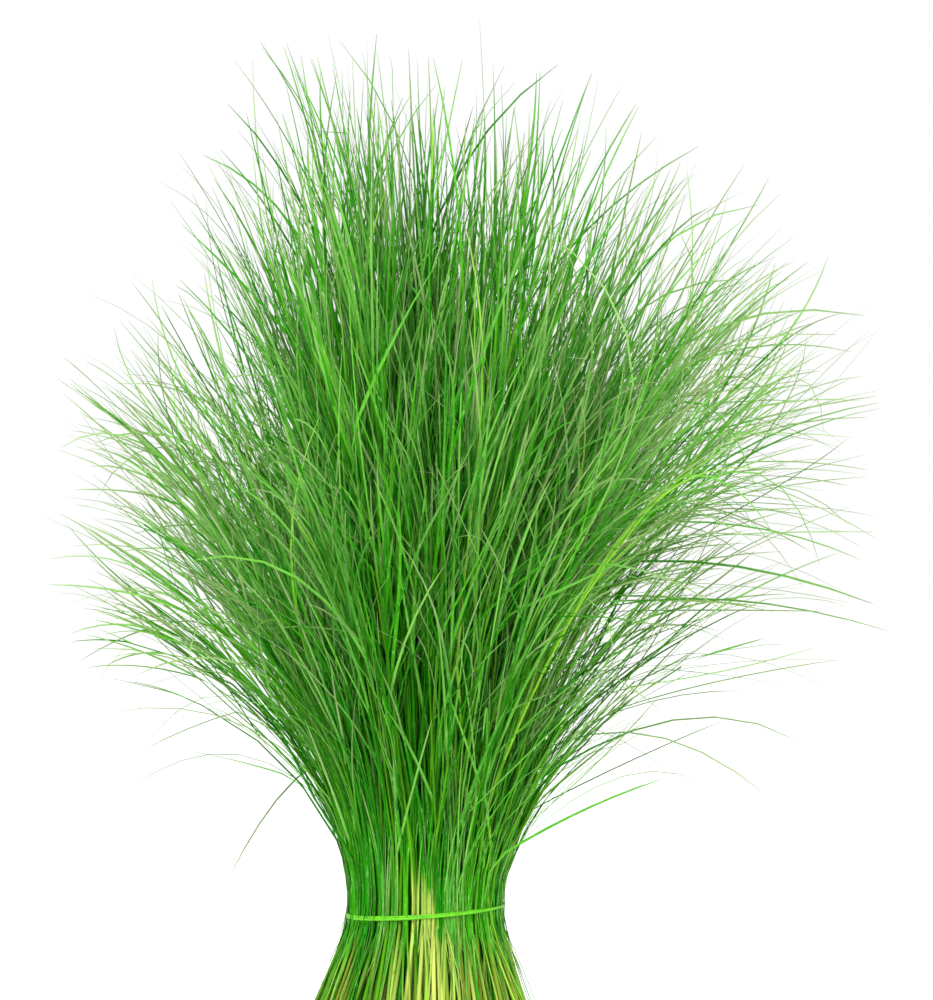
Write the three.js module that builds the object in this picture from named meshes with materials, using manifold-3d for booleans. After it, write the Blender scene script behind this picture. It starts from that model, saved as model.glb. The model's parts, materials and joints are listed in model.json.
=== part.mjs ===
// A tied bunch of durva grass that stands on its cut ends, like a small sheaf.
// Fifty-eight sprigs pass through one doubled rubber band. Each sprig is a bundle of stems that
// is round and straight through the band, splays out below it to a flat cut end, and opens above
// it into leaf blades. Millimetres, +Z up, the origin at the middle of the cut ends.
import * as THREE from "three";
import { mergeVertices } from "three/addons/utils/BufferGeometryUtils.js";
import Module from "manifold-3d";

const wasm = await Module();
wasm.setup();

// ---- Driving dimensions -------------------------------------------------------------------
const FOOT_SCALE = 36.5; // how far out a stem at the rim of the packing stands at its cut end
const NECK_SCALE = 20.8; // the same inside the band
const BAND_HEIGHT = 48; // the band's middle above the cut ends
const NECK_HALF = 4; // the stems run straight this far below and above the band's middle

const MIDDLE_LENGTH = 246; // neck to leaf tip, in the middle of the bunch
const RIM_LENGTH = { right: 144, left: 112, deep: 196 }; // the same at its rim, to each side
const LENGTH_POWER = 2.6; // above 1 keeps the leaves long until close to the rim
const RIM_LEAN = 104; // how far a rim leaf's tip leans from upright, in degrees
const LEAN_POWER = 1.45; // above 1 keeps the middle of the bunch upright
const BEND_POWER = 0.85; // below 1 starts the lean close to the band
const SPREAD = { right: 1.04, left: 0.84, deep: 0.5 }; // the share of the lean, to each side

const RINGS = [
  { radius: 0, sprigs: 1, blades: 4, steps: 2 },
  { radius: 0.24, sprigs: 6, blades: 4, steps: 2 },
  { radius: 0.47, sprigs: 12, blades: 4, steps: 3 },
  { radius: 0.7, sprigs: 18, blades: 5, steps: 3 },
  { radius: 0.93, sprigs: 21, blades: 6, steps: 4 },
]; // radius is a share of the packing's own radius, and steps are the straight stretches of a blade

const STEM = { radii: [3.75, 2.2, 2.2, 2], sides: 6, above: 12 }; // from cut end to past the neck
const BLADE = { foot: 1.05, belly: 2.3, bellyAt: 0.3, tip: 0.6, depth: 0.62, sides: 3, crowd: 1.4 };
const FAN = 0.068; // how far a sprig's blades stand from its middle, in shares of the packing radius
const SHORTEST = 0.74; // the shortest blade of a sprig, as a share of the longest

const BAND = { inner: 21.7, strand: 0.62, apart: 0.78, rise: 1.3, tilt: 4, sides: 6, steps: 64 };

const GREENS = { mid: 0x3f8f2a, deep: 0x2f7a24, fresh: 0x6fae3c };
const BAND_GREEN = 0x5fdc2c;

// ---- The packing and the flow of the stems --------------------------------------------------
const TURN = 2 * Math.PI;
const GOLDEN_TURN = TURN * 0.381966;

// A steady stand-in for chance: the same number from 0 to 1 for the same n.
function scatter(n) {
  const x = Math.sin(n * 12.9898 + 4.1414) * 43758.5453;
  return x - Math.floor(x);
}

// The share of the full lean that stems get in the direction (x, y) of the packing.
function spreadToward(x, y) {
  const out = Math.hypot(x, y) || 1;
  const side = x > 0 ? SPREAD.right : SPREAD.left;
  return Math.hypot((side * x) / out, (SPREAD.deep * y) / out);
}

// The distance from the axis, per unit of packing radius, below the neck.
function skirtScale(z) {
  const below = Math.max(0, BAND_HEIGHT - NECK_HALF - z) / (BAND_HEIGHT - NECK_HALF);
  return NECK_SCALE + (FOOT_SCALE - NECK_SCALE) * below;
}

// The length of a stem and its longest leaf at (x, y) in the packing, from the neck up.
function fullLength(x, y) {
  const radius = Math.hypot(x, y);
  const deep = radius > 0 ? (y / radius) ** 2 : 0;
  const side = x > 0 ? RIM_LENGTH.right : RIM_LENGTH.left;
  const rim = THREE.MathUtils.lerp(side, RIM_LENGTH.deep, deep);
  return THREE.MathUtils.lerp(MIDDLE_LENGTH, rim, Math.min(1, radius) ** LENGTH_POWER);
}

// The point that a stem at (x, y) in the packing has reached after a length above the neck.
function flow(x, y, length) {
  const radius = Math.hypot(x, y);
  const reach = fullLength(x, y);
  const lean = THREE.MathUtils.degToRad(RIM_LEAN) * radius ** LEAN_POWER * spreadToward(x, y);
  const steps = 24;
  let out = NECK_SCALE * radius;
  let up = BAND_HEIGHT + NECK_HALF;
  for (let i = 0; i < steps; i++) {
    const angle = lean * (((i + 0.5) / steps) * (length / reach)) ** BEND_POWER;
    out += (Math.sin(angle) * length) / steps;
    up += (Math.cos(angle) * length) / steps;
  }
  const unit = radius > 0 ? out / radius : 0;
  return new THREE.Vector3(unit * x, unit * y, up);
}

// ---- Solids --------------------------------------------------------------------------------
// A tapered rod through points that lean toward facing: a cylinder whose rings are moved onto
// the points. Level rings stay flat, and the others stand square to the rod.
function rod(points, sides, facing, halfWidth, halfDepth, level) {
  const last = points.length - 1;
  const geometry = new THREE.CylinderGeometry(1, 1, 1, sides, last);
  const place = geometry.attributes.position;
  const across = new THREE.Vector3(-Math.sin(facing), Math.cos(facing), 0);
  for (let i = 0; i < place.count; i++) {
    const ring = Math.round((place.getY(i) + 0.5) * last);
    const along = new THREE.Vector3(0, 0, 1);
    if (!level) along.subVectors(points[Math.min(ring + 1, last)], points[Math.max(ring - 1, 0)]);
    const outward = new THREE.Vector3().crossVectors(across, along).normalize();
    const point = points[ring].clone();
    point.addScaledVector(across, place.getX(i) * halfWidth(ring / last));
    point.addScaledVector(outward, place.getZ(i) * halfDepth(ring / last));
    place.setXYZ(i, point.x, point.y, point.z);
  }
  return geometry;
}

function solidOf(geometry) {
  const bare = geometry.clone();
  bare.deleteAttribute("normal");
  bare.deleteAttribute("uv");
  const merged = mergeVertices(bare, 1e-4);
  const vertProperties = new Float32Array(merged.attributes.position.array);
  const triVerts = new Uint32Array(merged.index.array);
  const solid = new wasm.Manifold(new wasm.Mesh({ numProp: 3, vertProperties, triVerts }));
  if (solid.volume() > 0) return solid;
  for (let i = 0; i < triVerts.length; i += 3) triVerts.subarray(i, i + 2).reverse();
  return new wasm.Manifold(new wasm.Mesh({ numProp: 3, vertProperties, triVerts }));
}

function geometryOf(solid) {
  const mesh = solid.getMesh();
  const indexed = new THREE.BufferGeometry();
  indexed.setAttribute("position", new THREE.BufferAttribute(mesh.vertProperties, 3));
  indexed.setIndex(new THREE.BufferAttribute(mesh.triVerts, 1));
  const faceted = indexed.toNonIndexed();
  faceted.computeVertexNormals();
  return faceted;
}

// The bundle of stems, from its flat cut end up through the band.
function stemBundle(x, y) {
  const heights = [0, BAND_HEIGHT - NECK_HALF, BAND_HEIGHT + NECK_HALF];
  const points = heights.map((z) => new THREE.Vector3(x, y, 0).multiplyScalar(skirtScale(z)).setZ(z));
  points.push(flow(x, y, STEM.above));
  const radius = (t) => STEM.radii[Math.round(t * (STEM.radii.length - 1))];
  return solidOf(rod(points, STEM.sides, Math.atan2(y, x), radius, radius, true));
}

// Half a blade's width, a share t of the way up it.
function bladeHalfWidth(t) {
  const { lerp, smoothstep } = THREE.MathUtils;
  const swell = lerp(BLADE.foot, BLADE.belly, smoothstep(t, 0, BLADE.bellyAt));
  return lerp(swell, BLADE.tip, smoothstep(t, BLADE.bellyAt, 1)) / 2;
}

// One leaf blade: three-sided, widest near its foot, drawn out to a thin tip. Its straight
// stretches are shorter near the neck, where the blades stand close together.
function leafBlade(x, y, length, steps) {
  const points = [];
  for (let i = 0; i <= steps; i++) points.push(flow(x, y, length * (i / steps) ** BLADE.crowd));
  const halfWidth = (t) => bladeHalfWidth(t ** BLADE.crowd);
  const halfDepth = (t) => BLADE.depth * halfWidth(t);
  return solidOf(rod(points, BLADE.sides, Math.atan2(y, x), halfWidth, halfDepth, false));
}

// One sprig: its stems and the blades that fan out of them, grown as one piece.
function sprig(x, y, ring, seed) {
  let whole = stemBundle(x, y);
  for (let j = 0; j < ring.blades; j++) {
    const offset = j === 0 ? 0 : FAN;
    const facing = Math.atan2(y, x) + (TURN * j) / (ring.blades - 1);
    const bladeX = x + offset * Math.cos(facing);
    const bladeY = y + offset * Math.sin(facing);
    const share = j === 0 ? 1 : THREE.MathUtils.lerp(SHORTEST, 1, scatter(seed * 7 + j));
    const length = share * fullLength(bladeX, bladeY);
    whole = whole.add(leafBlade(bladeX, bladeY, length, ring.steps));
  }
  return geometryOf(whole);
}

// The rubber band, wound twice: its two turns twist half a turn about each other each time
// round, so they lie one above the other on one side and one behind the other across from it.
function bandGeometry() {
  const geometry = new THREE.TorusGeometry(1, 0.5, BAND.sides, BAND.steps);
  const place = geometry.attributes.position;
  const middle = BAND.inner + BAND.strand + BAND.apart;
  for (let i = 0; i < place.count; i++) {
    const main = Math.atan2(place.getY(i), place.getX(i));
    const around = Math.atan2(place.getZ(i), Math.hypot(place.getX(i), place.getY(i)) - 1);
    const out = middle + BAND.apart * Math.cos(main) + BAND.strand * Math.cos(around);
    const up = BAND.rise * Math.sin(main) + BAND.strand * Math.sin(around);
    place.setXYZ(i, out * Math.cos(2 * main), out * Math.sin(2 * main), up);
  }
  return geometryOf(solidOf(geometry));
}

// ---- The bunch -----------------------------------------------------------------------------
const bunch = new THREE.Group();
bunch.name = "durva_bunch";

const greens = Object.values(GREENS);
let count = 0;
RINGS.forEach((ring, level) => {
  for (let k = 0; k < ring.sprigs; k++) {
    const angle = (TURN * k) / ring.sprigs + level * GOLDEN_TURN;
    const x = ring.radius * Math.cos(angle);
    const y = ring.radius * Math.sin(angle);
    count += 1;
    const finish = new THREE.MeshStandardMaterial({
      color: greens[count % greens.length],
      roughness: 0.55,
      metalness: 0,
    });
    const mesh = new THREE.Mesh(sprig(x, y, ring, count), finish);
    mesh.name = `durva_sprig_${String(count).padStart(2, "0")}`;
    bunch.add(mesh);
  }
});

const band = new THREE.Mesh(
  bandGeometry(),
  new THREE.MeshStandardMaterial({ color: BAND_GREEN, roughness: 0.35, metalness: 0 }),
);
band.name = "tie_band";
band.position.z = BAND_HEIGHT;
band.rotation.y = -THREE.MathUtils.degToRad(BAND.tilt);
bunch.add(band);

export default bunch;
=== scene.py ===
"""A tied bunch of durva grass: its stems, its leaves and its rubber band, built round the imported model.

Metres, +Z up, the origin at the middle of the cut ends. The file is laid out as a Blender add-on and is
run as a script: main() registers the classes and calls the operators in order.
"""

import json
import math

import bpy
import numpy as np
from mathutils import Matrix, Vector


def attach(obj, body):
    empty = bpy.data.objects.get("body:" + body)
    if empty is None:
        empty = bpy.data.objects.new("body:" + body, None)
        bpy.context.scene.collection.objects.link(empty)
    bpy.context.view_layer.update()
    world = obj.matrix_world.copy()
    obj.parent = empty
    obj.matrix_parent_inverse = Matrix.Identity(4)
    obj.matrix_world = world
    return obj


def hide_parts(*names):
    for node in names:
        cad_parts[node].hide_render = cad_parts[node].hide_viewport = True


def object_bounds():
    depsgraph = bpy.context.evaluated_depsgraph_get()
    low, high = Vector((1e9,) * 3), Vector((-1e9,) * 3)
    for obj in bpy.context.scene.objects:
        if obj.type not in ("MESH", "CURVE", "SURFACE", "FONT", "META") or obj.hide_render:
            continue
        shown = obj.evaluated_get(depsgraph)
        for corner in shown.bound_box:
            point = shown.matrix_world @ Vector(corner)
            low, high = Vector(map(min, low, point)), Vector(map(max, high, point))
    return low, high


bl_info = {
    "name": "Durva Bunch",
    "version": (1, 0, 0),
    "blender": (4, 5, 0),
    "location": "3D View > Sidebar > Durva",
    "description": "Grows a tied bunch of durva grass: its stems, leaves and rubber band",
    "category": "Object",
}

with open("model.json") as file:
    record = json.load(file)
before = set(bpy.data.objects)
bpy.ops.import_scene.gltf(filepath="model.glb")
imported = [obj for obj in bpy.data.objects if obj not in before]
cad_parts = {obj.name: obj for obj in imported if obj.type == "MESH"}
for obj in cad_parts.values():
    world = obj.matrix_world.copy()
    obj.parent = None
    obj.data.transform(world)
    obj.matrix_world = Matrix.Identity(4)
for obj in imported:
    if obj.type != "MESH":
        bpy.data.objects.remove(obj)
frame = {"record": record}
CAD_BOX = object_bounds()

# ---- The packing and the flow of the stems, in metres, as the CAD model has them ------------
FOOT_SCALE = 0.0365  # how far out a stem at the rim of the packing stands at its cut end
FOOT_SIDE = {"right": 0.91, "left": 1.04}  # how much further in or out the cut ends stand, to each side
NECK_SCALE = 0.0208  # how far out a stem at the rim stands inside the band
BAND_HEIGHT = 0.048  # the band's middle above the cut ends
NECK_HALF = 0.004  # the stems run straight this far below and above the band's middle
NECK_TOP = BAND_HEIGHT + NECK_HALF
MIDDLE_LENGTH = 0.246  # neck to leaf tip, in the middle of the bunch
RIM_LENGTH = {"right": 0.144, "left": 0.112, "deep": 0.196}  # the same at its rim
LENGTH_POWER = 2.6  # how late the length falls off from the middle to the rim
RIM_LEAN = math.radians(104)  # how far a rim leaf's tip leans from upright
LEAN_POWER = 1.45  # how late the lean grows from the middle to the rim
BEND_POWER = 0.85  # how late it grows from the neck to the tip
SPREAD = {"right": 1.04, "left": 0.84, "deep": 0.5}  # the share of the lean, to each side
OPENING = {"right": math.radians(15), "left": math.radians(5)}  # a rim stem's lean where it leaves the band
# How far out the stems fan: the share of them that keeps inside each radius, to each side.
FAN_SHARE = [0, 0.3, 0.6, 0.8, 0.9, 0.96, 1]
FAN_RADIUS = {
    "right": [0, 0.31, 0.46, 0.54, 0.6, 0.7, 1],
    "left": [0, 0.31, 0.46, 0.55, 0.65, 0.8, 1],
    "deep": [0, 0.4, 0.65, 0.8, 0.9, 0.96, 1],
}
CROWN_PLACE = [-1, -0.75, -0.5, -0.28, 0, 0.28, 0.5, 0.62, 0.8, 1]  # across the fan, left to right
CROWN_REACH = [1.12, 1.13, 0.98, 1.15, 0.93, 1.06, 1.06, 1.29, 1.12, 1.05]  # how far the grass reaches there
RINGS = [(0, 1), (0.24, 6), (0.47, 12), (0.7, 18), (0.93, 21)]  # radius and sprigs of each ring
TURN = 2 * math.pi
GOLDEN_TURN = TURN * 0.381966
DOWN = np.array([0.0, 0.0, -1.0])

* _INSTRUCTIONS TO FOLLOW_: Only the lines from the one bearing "const greens = Object.values(GREENS);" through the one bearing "if obj.type not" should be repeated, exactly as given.

* _RESPONSE TO THE TASK_:
const greens = Object.values(GREENS);
let count = 0;
RINGS.forEach((ring, level) => {
  for (let k = 0; k < ring.sprigs; k++) {
    const angle = (TURN * k) / ring.sprigs + level * GOLDEN_TURN;
    const x = ring.radius * Math.cos(angle);
    const y = ring.radius * Math.sin(angle);
    count += 1;
    const finish = new THREE.MeshStandardMaterial({
      color: greens[count % greens.length],
      roughness: 0.55,
      metalness: 0,
    });
    const mesh = new THREE.Mesh(sprig(x, y, ring, count), finish);
    mesh.name = `durva_sprig_${String(count).padStart(2, "0")}`;
    bunch.add(mesh);
  }
});

const band = new THREE.Mesh(
  bandGeometry(),
  new THREE.MeshStandardMaterial({ color: BAND_GREEN, roughness: 0.35, metalness: 0 }),
);
band.name = "tie_band";
band.position.z = BAND_HEIGHT;
band.rotation.y = -THREE.MathUtils.degToRad(BAND.tilt);
bunch.add(band);

export default bunch;
=== scene.py ===
"""A tied bunch of durva grass: its stems, its leaves and its rubber band, built round the imported model.

Metres, +Z up, the origin at the middle of the cut ends. The file is laid out as a Blender add-on and is
run as a script: main() registers the classes and calls the operators in order.
"""

import json
import math

import bpy
import numpy as np
from mathutils import Matrix, Vector


def attach(obj, body):
    empty = bpy.data.objects.get("body:" + body)
    if empty is None:
        empty = bpy.data.objects.new("body:" + body, None)
        bpy.context.scene.collection.objects.link(empty)
    bpy.context.view_layer.update()
    world = obj.matrix_world.copy()
    obj.parent = empty
    obj.matrix_parent_inverse = Matrix.Identity(4)
    obj.matrix_world = world
    return obj


def hide_parts(*names):
    for node in names:
        cad_parts[node].hide_render = cad_parts[node].hide_viewport = True


def object_bounds():
    depsgraph = bpy.context.evaluated_depsgraph_get()
    low, high = Vector((1e9,) * 3), Vector((-1e9,) * 3)
    for obj in bpy.context.scene.objects:
        if obj.type not in ("MESH", "CURVE", "SURFACE", "FONT", "META") or obj.hide_render:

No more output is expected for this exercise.